5. 2 angles + non-included side? → AAS.
6. Anything else (just SSA without a right angle, just AAA)? → NOT sufficient — need more info.

CPCTC — the universal post-step

Once you've proven two triangles congruent by ANY postulate, you can conclude that ALL six pairs of corresponding parts (3 sides + 3 angles) are equal. This is CPCTC: Corresponding Parts of Congruent Triangles are Congruent.
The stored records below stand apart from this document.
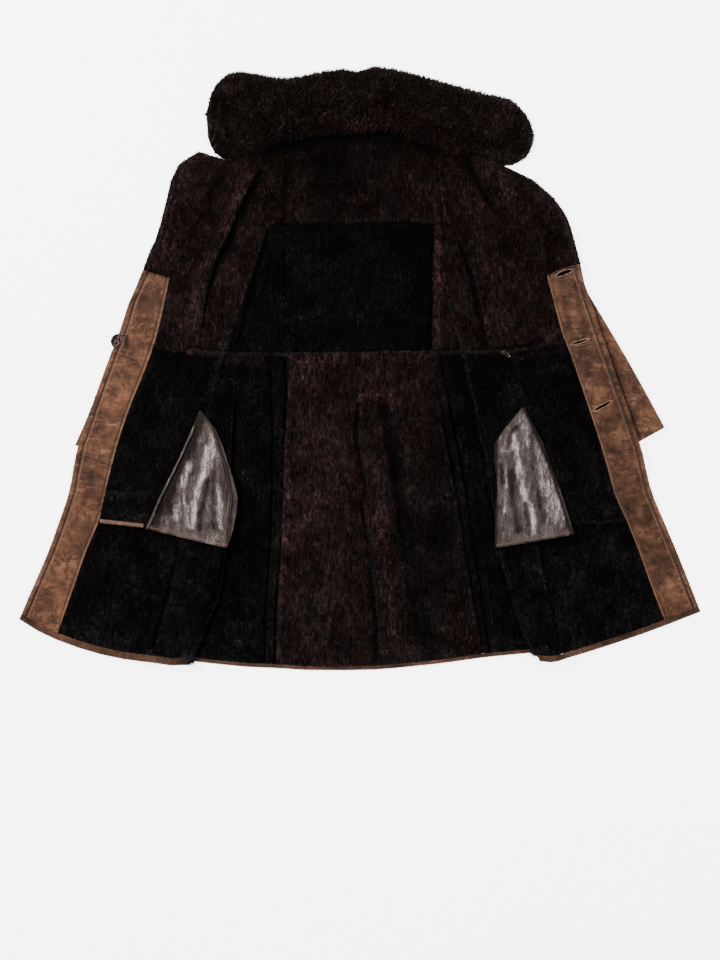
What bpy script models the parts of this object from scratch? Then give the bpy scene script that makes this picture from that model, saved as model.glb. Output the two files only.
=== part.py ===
"""A shearling coat laid out on its back, wide open, with the fur up.

Tables and functions are in millimetres and meshes in metres. +X is the wearer's left, +Y runs to the
collar and +Z up. The origin is on the floor under the middle of the coat. A line down the coat gives
x for a y, and a line across it gives y for an x. Each piece is a wall on a grid of such lines."""

import bisect
import math

import bmesh
import bpy
import numpy as np
from mathutils.bvhtree import BVHTree

MM = 0.001

# Thicknesses and heights
WALL = 9.0  # skin and clipped fur
COLLAR_WALL = 20.0
STAND_WALL = 24.0
SHAVED = 4.5  # a front under its facing
SUEDE = 2.5
HEM_HEIGHT = 7.2
SLEEVE_WALL = 8.0
PLY = 1.3  # pocket leather
GAP = 0.3  # between pieces that meet or lie on each other
LOOSE = 0.8  # the same where two pieces follow one line with points of their own

# Widths along edges
BACK_BAND = 7.0
FRONT_BAND = {"r": 13.0, "l": 11.0}
FREE_ROUND = 9.0
FOLD_ROUND = 8.0
SEAM_REACH = 9.0
SEAM_DIP = 2.5
LEAST_FUR = 3.0  # a fur wall is never thinner
TUCK = 2.0  # how far a free edge's foot stands back
LAYER_NOTCH = 1.5  # between the edges of layers in one solid
OVERHANG = 2.0  # of a fold's upper layer over the lower one

# How a front lies over what is under it
SLEEVE_LIFT = 2 * SLEEVE_WALL + 2 * GAP
PLEAT_LIFT = 17.5
FLAT_MARGIN = 28.0  # a layer stays level this far past what it lies on
SLOPE = 50.0  # and comes down over this
PLEAT_TOP, PLEAT_FULL = 26.0, -110.0  # y where a side fold starts, and where it is full
PLEAT_SOLID_TOP, PLEAT_DEPTH = -45.0, 36.0  # where its hidden layers start, and how wide they are
PLEAT_CLEARANCE = 0.8  # between them and the gore over them
FADE_TOP, FADE_LOW = 100.0, 28.0  # y where the upper folds run out into the waist

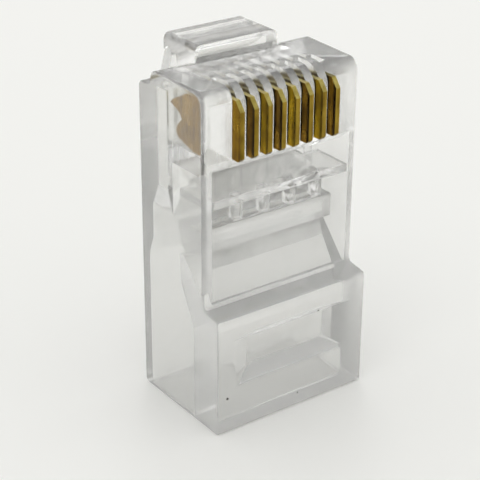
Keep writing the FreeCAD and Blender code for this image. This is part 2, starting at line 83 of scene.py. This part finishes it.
# Clear polycarbonate, injection moulded in an unpolished mould. It gives the eye soft refraction with faint
# flow waves and a milky veil, finely scuffed here and there, and it is frosted where the end face was cut.
polycarbonate = {
    "tint": "#fffffe",
    "ior": 1.586,
    "roughness": (0.09, 0.21),     # between the scuffs and on them
    "scuffSize": 0.9,
    "scuffDetail": 4.0,
    "scuffRaggedness": 0.6,
    "scuffEdges": (0.35, 0.65),    # the levels of the pattern where a scuff begins and where it is full
    "clearness": (0.82, 0.98),     # cable end and nose: the thick end scatters more light
    "clearing": (12.0, 18.0),      # the heights between which it clears
    "waveSize": 2.4,               # flow waves in the moulded face
    "waveDetail": 1.0,
    "waveHeight": 0.003,
    "frostBelow": 0.03,            # the end face is frosted up to this height
    "frostRoughness": 0.6,
}


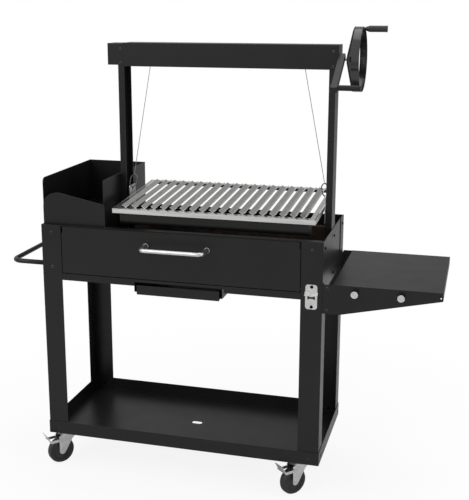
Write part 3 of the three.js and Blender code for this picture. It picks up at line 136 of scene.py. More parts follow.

CPCTC is the standard final step of proofs that conclude "two segments are equal" or "two angles are equal" by going through the intermediate step of proving the containing triangles congruent.

Common mistakes

• Using SSA as if it were a postulate. SSA is the ambiguous case — it can produce zero, one, or two triangles. NOT sufficient for congruence.
• Treating AAA as congruence. Equal angles prove similarity (same shape). Adding "and same scale" requires a side too. AAA alone proves only similarity.
• Matching the wrong sides in SSS. Make sure you pair longest with longest, middle with middle, shortest with shortest. Crossing these pairs gives a false congruence.
• Forgetting "included" vs "non-included". SAS requires the angle BETWEEN the two given sides. ASA requires the side BETWEEN the two given angles. Get this wrong and the postulate doesn't apply.
• Citing the postulate without showing the elements. A complete proof must explicitly state which two sides + which angle (or which two angles + which side). "Therefore congruent by SAS" alone is incomplete.